The earliest known microscopes were a cylindrical tube supported by a small tripod, a pattern which continued in some form for over 200 years. This is a reproduction of one of a rare group of English instruments of the 1680′s. The tooling is in the manner of bookbindings of the period. A study of tooling motifs has shown that all late 17th century microscopes and telescopes were made by very few workshops whose products were retailed by many London shopkeepers.

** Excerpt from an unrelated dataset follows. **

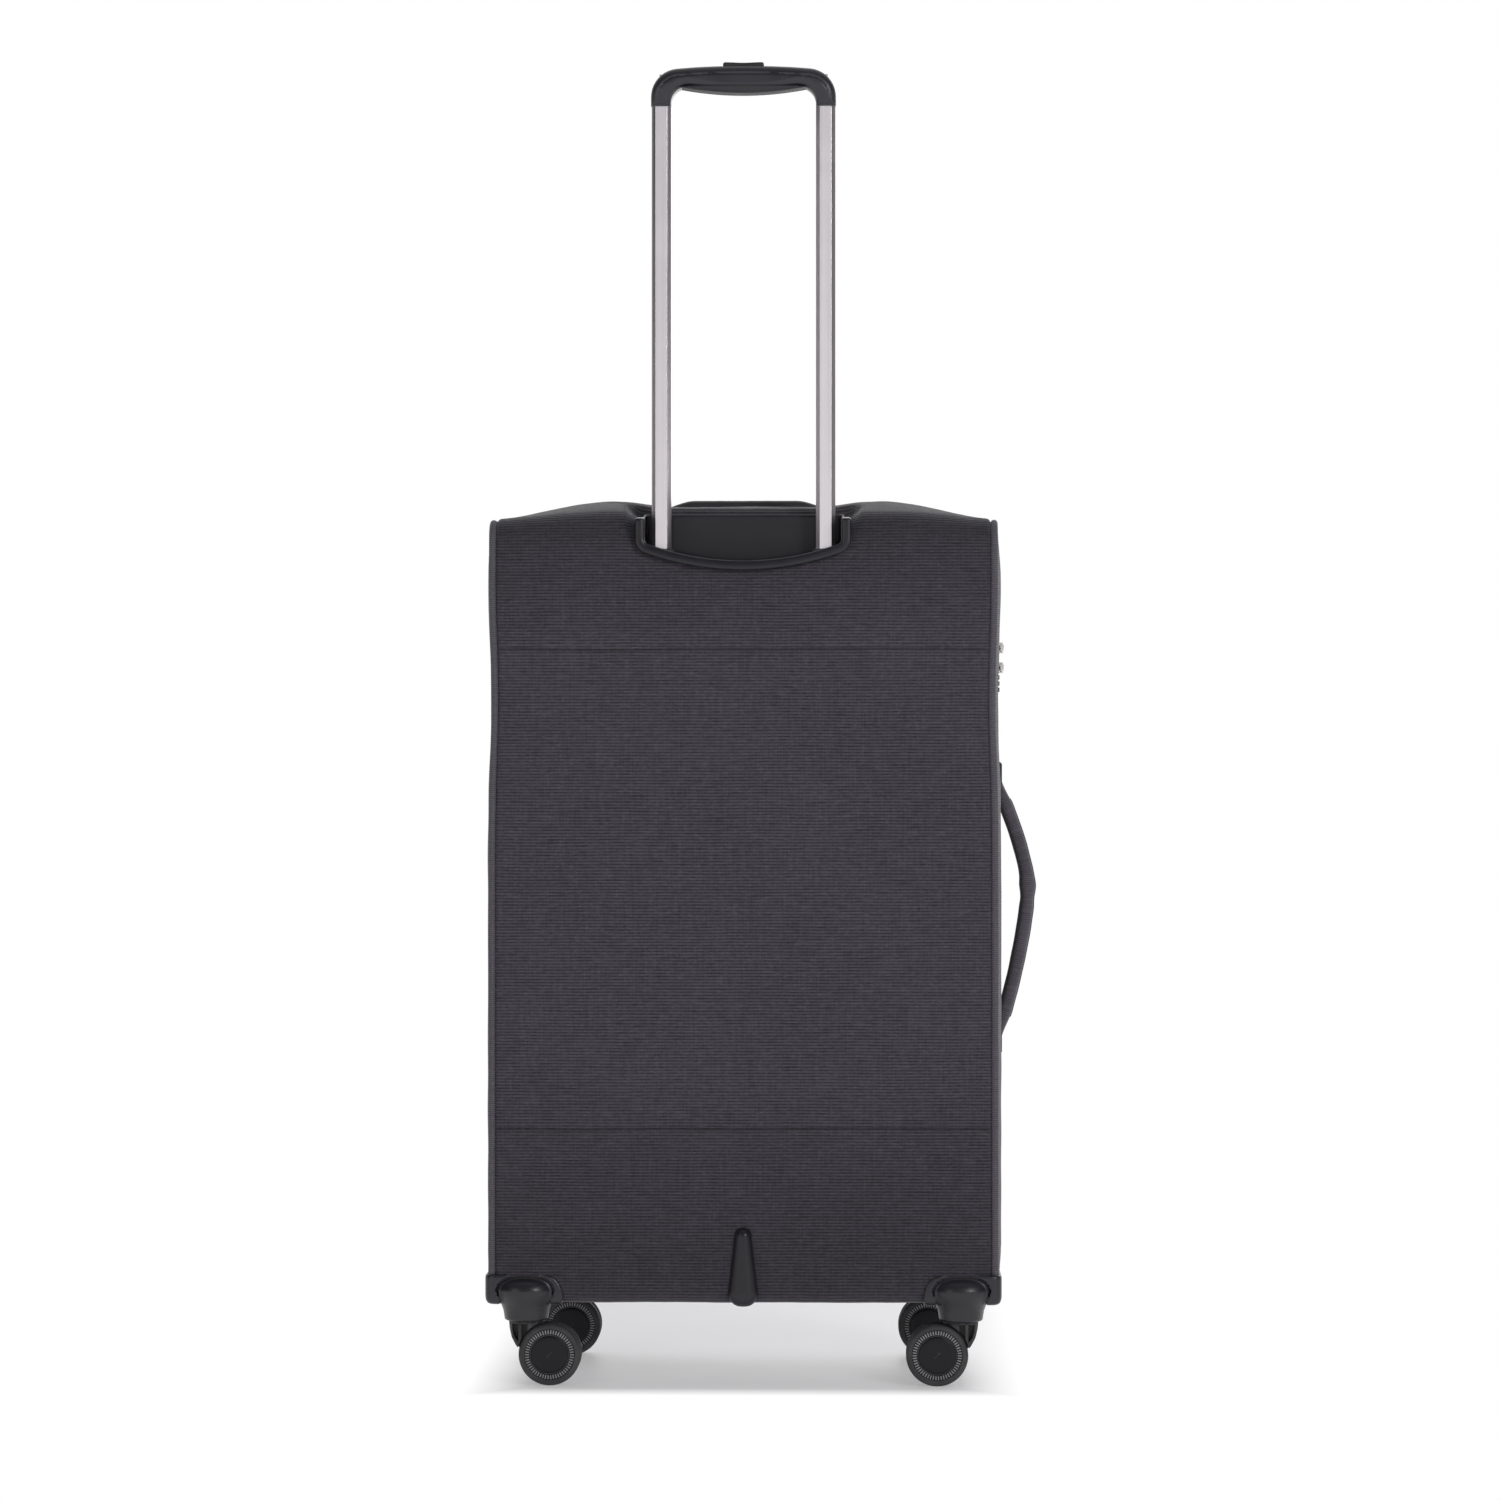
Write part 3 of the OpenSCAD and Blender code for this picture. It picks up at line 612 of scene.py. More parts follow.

This instrument was reproduced from the original antique microscope #0141 in the McCormick Collection.

STAND:
From a dark hardwood circular base rise three turned brass pillars supporting the threaded horn collar which receives the nosepiece.

STAGE:
For transparent specimens, the object is placed over the hole in the base and viewed by holding the microscope to a light source. For opaque specimens, an ivory disc is placed in the hole and the specimen placed on the disc.

BODY:
The outer pasteboard body tube is covered with red morocco, the inner with green vellum. Both are decorated with gold impressed tooling.

OCULAR(S):
A biconvex field lens is located at the top of the inner tube. The outer tube carries a wooden eye piece in which is a single lens.

OBJECTIVES:
A single objective in wooden mount is screwed to the end of the nosepiece. Four additional objectives are supplied in a circular box which screws onto the eyepiece when the microscope is not in use.

ADJUSTMENT:
The microscope is focused by screwing the 2" long threaded nosepiece in and out of the collar.

CASE:
The circular cardboard case, 13 3/4" tall, is covered with red morocco and decorated in gold impressed tooling.

TOTAL HEIGHT:
The microscope stands 11" tall (nosepiece screwed all the way in) without its storage box top and 12" with the box top.